After ceasing scholastic work, C.H.M. went to Dublin, where he began speaking in public. For many years he boldly stood forth in defense of the Gospel, and proclaimed the truth. When the Revival swept over Ireland in 1859-60, he was very active. That notable work of grace began in 1859 near Kells, County Antrim, among several young brethren, including Jeremiah Meneely. The movement spread far and wide, one of the first districts to be reached being near the town of Randalstown, County Antrim, where many were saved through the ministry of C. H. Mackintosh and a brother called Moore.

Afterwards, perhaps about 1860, a meeting was formed at a place called Groggan, two miles from Randalstown, in a little two-room house heated by a peat fire. When C.H.M. referred to those who were brought under conviction during the revival, besides speaking of them being saved, or converted, or born-again, he more often speaks of them being “stricken.” The conviction of sin which came upon the lost was overpowering. People collapsed, shook violently, or gasped for air, perhaps hyperventilating in their panic. Mackintosh labored to explain to his more squeamish fellow-Christians that when some people are saved, they are not always so polite about it. He contrasted the conversion experiences of Lydia and the jailer in Acts 16, noting how quietly Lydia appears to have drunk in Paul’s message, whereas the jailer’s experience was very dramatic. Both were saved, but in a very different manner.
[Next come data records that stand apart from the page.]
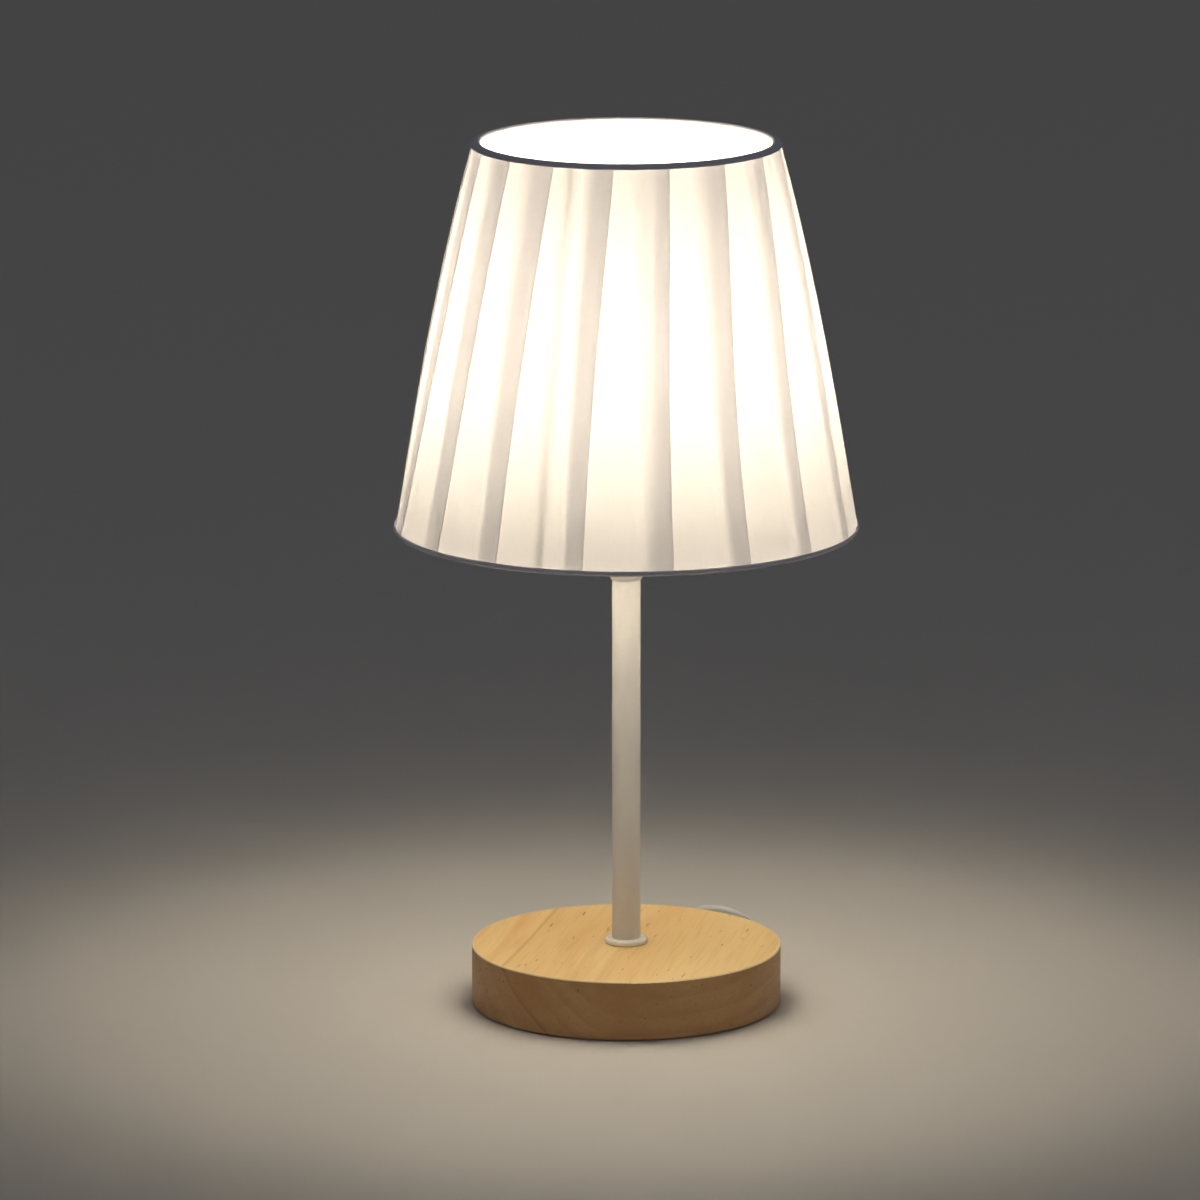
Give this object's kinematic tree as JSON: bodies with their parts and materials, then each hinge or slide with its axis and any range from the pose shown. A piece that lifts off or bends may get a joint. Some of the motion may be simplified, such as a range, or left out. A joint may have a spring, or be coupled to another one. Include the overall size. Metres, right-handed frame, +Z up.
{
  "type": "bedside lamp",
  "caption": "Bedside lamp: round wooden base, slim white post, lampholder with a rotary switch, and a conical pleated cloth shade that turns on its fitter.",
  "frame": {"origin": "centre of the base, on the surface the lamp stands on", "axes": "+Z up along the post, -Y to the front, cord leaving at the back"},
  "size_m": [0.2008, 0.2402, 0.3785],
  "materials": {
    "base_wood": "clear matt lacquer on pine",
    "felt": "dark felt",
    "weight_steel": "plain",
    "screw_steel": "zinc plated",
    "post_white": "satin white powder coat",
    "tube_zinc": "zinc plated, threaded",
    "holder_plastic": "satin white",
    "core_plastic": "matt off-white",
    "contact_brass": "plain",
    "knob_plastic": "satin white, fluted",
    "shaft_metal": "plain",
    "frame_wire": "white dipped wire",
    "liner_sheet": "translucent sheet",
    "pleated_cloth": "translucent pleated cloth",
    "trim_tape": "white woven tape",
    "bulb_glass": "opal",
    "bulb_filament": "glowing strips",
    "bulb_cap": "rolled screw cap",
    "bulb_contact": "tinned",
    "cord_sheath": "soft white sheath",
    "cord_fittings": "moulded white",
    "lead_insulation": "two leads",
    "tie_wire": "coated tie",
    "plug_brass": "plain"
  },
  "bodies": {
    "base": {"base_disc": "base_wood", "felt_pad": "felt", "base_weight": "weight_steel", "weight_screws": "screw_steel", "base_washer": "screw_steel", "base_lock_washer": "screw_steel", "base_nut": "screw_steel", "holder_nut": "screw_steel", "post": "post_white", "base_collar": "post_white", "lampholder_cup": "post_white", "threaded_tube": "tube_zinc", "lampholder_body": "holder_plastic", "lampholder_core": "core_plastic", "screw_shell": "contact_brass", "centre_contact": "contact_brass", "terminal_screws": "contact_brass", "power_cord": "cord_sheath", "cord_coil": "cord_sheath", "plug_cord": "cord_sheath", "inner_cord": "cord_sheath", "cord_gland": "cord_fittings", "plug_body": "cord_fittings", "inner_leads": "lead_insulation", "coil_tie": "tie_wire", "plug_blades": "plug_brass"},
    "shade": {"fitter_ring": "frame_wire", "fitter_arms": "frame_wire", "bottom_wire_ring": "frame_wire", "top_wire_ring": "frame_wire", "shade_liner": "liner_sheet", "pleated_cover": "pleated_cloth", "top_trim": "trim_tape", "bottom_trim": "trim_tape"},
    "shade_ring_body": {"shade_ring": "holder_plastic"},
    "bulb": {"bulb_globe": "bulb_glass", "bulb_stem": "bulb_glass", "bulb_filament": "bulb_filament", "bulb_cap": "bulb_cap", "cap_insulator": "core_plastic", "bulb_contact": "bulb_contact"},
    "switch": {"switch_knob": "knob_plastic", "switch_shaft": "shaft_metal", "switch_cam": "contact_brass"}
  },
  "joints": [
    {"name": "shade_turn", "type": "hinge", "parent": "base", "child": "shade", "pos_m": [0, 0, 0.2269], "axis": [0, 0, 1], "continuous": true},
    {"name": "ring_turn", "type": "hinge", "parent": "base", "child": "shade_ring_body", "pos_m": [0, 0, 0.2269], "axis": [0, 0, 1], "continuous": true},
    {"name": "bulb_turn", "type": "hinge", "parent": "base", "child": "bulb", "pos_m": [0, 0, 0.24], "axis": [0, 0, 1], "continuous": true},
    {"name": "switch_turn", "type": "hinge", "parent": "base", "child": "switch", "pos_m": [0.025, 0, 0.2139], "axis": [1, 0, 0], "continuous": true}
  ]
}
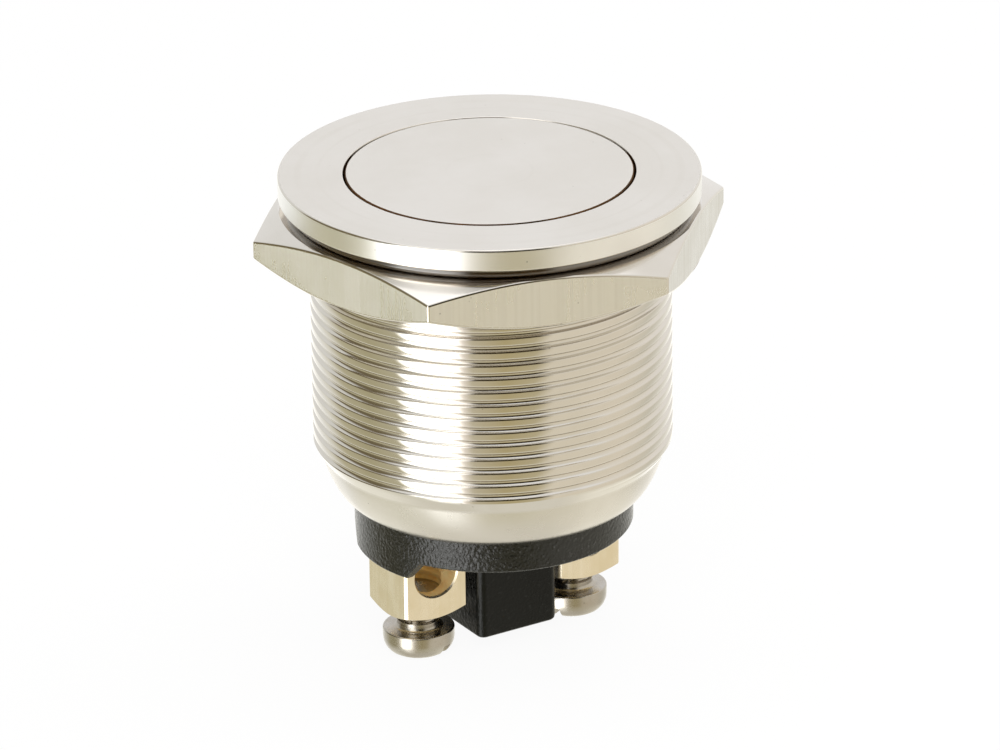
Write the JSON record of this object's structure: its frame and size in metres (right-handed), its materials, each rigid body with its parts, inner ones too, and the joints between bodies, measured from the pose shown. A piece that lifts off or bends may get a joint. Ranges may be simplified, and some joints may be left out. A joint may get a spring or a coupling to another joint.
{
  "type": "flush push button",
  "caption": "Flush metal push button for a round panel hole, with a flat flange, threaded barrel, hex nut and screw terminals on a moulded base.",
  "frame": {"origin": "centre of the flange's underside, where the threaded barrel begins and the panel's face lies", "axes": "+Z out of the panel along the barrel, towards the button's face; +X from the left terminal to the right one; -Y the way the wires leave"},
  "size_m": [0.0244, 0.0246, 0.026],
  "materials": {
    "steel_body": "fine-turned, satin",
    "steel_cap": "satin",
    "steel_nut": "machined, lightly scratched",
    "gasket_rubber": "glossy",
    "seal_rubber": "satin",
    "spring_steel": "drawn",
    "light_plastic": "moulded, matte",
    "contact_brass": "stamped",
    "contact_silver": "satin",
    "dark_plastic": "fine-grained, matte",
    "terminal_brass": "machined, satin",
    "screw_plating": "nickel-plated"
  },
  "bodies": {
    "body": {"housing": "steel_body", "guide_sleeve": "light_plastic", "insulating_base": "dark_plastic", "base_seal": "seal_rubber", "contact_strip_left": "contact_brass", "contact_strip_right": "contact_brass", "fixed_contact_left": "contact_silver", "fixed_contact_right": "contact_silver", "terminal_post_left": "terminal_brass", "terminal_post_right": "terminal_brass", "panel_gasket": "gasket_rubber"},
    "button": {"button_cap": "steel_cap", "cap_seal": "seal_rubber", "cap_clip": "spring_steel", "plunger": "light_plastic", "bridge_clip": "spring_steel", "return_spring": "spring_steel"},
    "bridge": {"contact_bridge": "contact_brass", "moving_contact_left": "contact_silver", "moving_contact_right": "contact_silver", "contact_spring": "spring_steel"},
    "screw_left": {"terminal_screw_left": "screw_plating"},
    "screw_right": {"terminal_screw_right": "screw_plating"},
    "nut": {"hex_nut": "steel_nut"}
  },
  "joints": [
    {"name": "button_press", "type": "slide", "parent": "body", "child": "button", "axis": [0, 0, -1], "range_m": [0, 0.0015], "stiffness_N_per_m": 1000, "springref_m": -0.002, "deforming": ["return_spring"]},
    {"name": "bridge_travel", "type": "slide", "parent": "body", "child": "bridge", "axis": [0, 0, -1], "range_m": [0, 0.0009], "deforming": ["contact_spring"]},
    {"name": "screw_left_drive", "type": "slide", "parent": "body", "child": "screw_left", "axis": [0, 0, 1], "range_m": [-0.001, 0.00105]},
    {"name": "screw_right_drive", "type": "slide", "parent": "body", "child": "screw_right", "axis": [0, 0, 1], "range_m": [-0.001, 0.00105]},
    {"name": "nut_run", "type": "slide", "parent": "body", "child": "nut", "axis": [0, 0, -1], "range_m": [0, 0.01]}
  ],
  "couplings": [
    {"joint": "bridge_travel", "follows": "button_press", "ratio": 0.6}
  ]
}
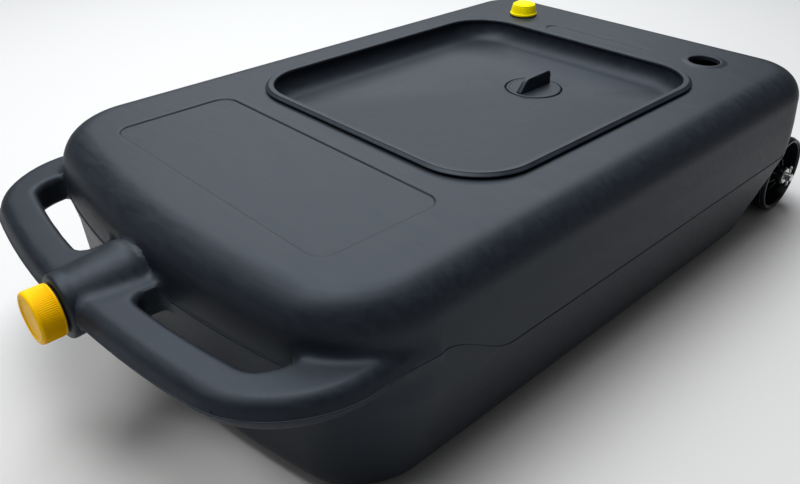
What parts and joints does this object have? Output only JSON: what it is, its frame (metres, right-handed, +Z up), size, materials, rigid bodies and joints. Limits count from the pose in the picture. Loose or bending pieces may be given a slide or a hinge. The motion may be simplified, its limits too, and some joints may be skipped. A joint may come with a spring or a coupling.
{
  "type": "oil drain pan",
  "caption": "Low rolling oil drain pan: hollow tank with a sunken drain tray and screw plug, pouring spout through the front grab handle, vent cap, open port, rear axle and wheels",
  "frame": {"origin": "On the floor at the middle of the whole object's footprint, with the tank lying flat", "axes": "+X is the right-hand side seen from the handle end, +Y points back from the handle to the wheels, +Z is up"},
  "size_m": [0.604, 1.091, 0.2575],
  "materials": {
    "tank_plastic": "satin blow-moulded polyethylene, anthracite, with faint flow marks and scuffs",
    "tray_plastic": "satin moulded polyethylene, anthracite, slightly smoother than the tank",
    "cap_plastic": "glossy yellow injection-moulded plastic, finely ribbed side",
    "wheel_plastic": "black moulded plastic, slightly glossy dish",
    "seal_rubber": "matt black oil-resistant rubber",
    "plated_steel": "zinc-plated steel"
  },
  "bodies": {
    "tank_body": {"tank_base_front": "tank_plastic", "tank_base_rear": "tank_plastic", "tank_top": "tank_plastic", "handle_left": "tank_plastic", "handle_right": "tank_plastic", "spout_neck": "tank_plastic", "vent_neck": "tank_plastic", "port_lip": "tank_plastic", "drain_tray": "tray_plastic", "tray_seal": "seal_rubber", "axle": "plated_steel", "outer_washer_left": "plated_steel", "outer_washer_right": "plated_steel", "inner_washer_left": "plated_steel", "inner_washer_right": "plated_steel", "split_pin_left": "plated_steel", "split_pin_right": "plated_steel", "axle_clip_left": "plated_steel", "axle_clip_right": "plated_steel", "clip_screw_upper_left": "plated_steel", "clip_screw_lower_left": "plated_steel", "clip_screw_upper_right": "plated_steel", "clip_screw_lower_right": "plated_steel"},
    "left_wheel": {"wheel_left": "wheel_plastic"},
    "right_wheel": {"wheel_right": "wheel_plastic"},
    "spout_liner": {"spout_cap_liner": "seal_rubber"},
    "spout_closure": {"spout_cap": "cap_plastic"},
    "vent_liner": {"vent_cap_liner": "seal_rubber"},
    "vent_closure": {"vent_cap": "cap_plastic"},
    "plug_seal": {"drain_plug_seal": "seal_rubber"},
    "plug": {"drain_plug": "tray_plastic"}
  },
  "joints": [
    {"name": "left_wheel_spin", "type": "hinge", "parent": "tank_body", "child": "left_wheel", "pos_m": [-0.265, 0.4865, 0.0605], "axis": [1, 0, 0], "continuous": true},
    {"name": "right_wheel_spin", "type": "hinge", "parent": "tank_body", "child": "right_wheel", "pos_m": [0.265, 0.4865, 0.0605], "axis": [1, 0, 0], "continuous": true},
    {"name": "spout_cap_travel", "type": "slide", "parent": "tank_body", "child": "spout_liner", "axis": [0, -1, 0], "range_m": [0, 0.024]},
    {"name": "spout_cap_turn", "type": "hinge", "parent": "spout_liner", "child": "spout_closure", "pos_m": [0, -0.533, 0.165], "axis": [0, -1, 0], "range_deg": [0, 1440]},
    {"name": "vent_cap_travel", "type": "slide", "parent": "tank_body", "child": "vent_liner", "axis": [0, 0, 1], "range_m": [0, 0.018]},
    {"name": "vent_cap_turn", "type": "hinge", "parent": "vent_liner", "child": "vent_closure", "pos_m": [-0.168, 0.39, 0.247], "axis": [0, 0, 1], "range_deg": [0, 1296]},
    {"name": "plug_travel", "type": "slide", "parent": "tank_body", "child": "plug_seal", "axis": [0, 0, 1], "range_m": [0, 0.018]},
    {"name": "plug_turn", "type": "hinge", "parent": "plug_seal", "child": "plug", "pos_m": [0, 0.21, 0.19], "axis": [0, 0, 1], "range_deg": [0, 1080]}
  ],
  "couplings": [
    {"joint": "spout_cap_travel", "follows": "spout_cap_turn", "m_per_rad": 0.00095493},
    {"joint": "vent_cap_travel", "follows": "vent_cap_turn", "m_per_rad": 0.00079577},
    {"joint": "plug_travel", "follows": "plug_turn", "m_per_rad": 0.00095493}
  ]
}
Some account of his labors are found in the early volumes of Things New and Old. In volumes II, III, and IV there are articles such as The Awakening in Ulster, Narrative of a Recent Visit to Ireland, Signs of Revival, How Are the Converts of Last Year Standing? and The Work of God Among Children.

It is interesting that C.H.M. almost never refers to his own experiences, but almost always gives third person reports of the work. He was self-effacing in the extreme, and shunned anything he viewed as self-promotion. And in fact, as he would have wished it, no full biography has ever been undertaken. When he did not publish his articles anonymously, he used the initials, “C.H.M.” How different is the spirit of our age in which we find an author’s name on the book cover is often larger than the title!

He was a man of great faith, and was always ready to testify that, though God had often tried him, He had never allowed him to suffer want in the matter of life’s necessities while engaged in Gospel work and without material employment. He was staunchly opposed to any indebtedness, and wrote that he would not sit down and eat with a professed Christian who owed money.

During the last four years of his life, he resided at Cheltenham, and when unable, through his advanced years, to do much on the platform, he still continued to write. His last series of tracts was entitled “Handfuls of Pasture.” The influence of his writings cannot be estimated. He continually received letters from all parts of the world acknowledging the spiritual character of his teaching on the books of Moses.

He fell asleep on November 2, 1896, and four days later devout men carried him to his burial in Cheltenham Cemetery. His remains were laid beside those of his beloved wife. Dr. Wolston of Edinburgh spoke on the burial of Abraham from Genesis 25:8-10 and Hebrews 8:10. Before parting, they sang J. N. Darby’s beautiful hymn:

O bright and blessed scenes,
Where sin can never come;
Whose sight our longing spirit weans
From earth where now we roam.

His first tract in 1843 was “The Peace of God.” In 1896, he mailed another manuscript to his publishers on “The God of Peace.” Within a few months, he entered the land where peace resides and the God of peace reigns.